The garment firms, mainly are apprehensive in accepting the FOB (Freight on Board) contracts due to the concern that, the rise in price of the end products may not be in line with the rise in the price of cotton.

It is believed that, there has been year-on-year rise of almost 10-15 percent in the prices under FOB contracts, whereas prices of those under outsourcing contracts have jumped by around three to four percent. Meanwhile, several firms have booked orders that are sufficient enough to keep them busy till the close of the second quarter of 2011.

The industry's earnings for this year are likely to rise to US$11 billion that is 22 percent higher than the last year's earnings.

Further, as the rise in export prices fails to match the rise in the price of cotton, the garment firms have been advised to cautiously think over the contracts before signing them, so as to shun heavy losses.

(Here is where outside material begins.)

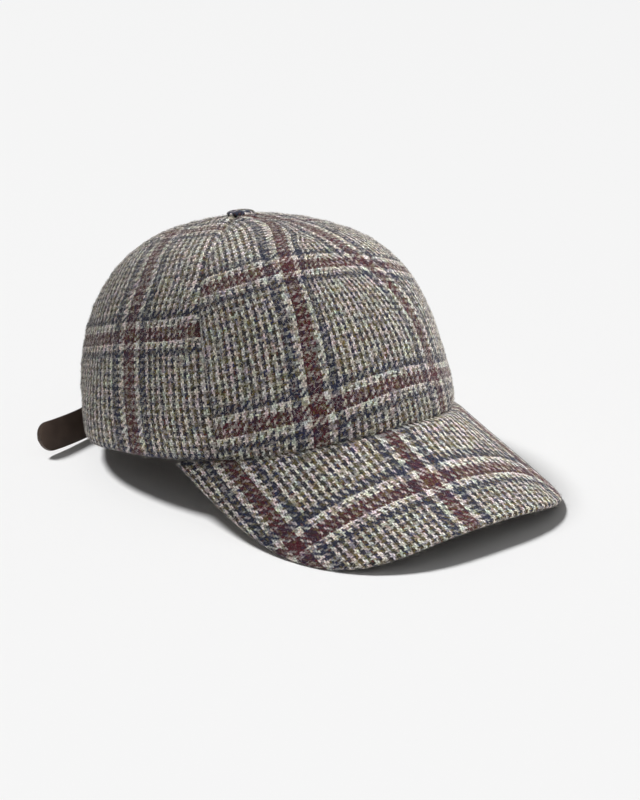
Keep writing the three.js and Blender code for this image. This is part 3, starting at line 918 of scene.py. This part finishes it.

Cotton now is being traded at around $3.1-3.4 per kilogram, which is almost double the price at which it was traded in the early part of current year. This rise in the commodity price, to some extent is because, India, the second largest exporter of cotton across the world, restricted its cotton exports to meet its domestic requirements. Besides, as natural calamities badly hit the cotton produce in China, the biggest consumer of cotton throughout the world, it was required to import extra 800,000 tons of cotton to balance the short fall.

Vietnam now produces only five percent of its total requirement and needs to import a larger part of the material from US, Africa and India, to meet the domestic demand. As per the estimations, the country this year would import 370,000 tons of cotton, as against last year's 300,000 tons.

Further, the rise in imports and the speculation in the market are seen to carry forward the rise in the cotton prices in the world markets, to next year too. Moreover, the demand-supply gap too is also expected to keep the commodity price high.

Moreover, as the domestic firms need to rapidly regain the capital for production purposes, they are required to import cotton at least three months before.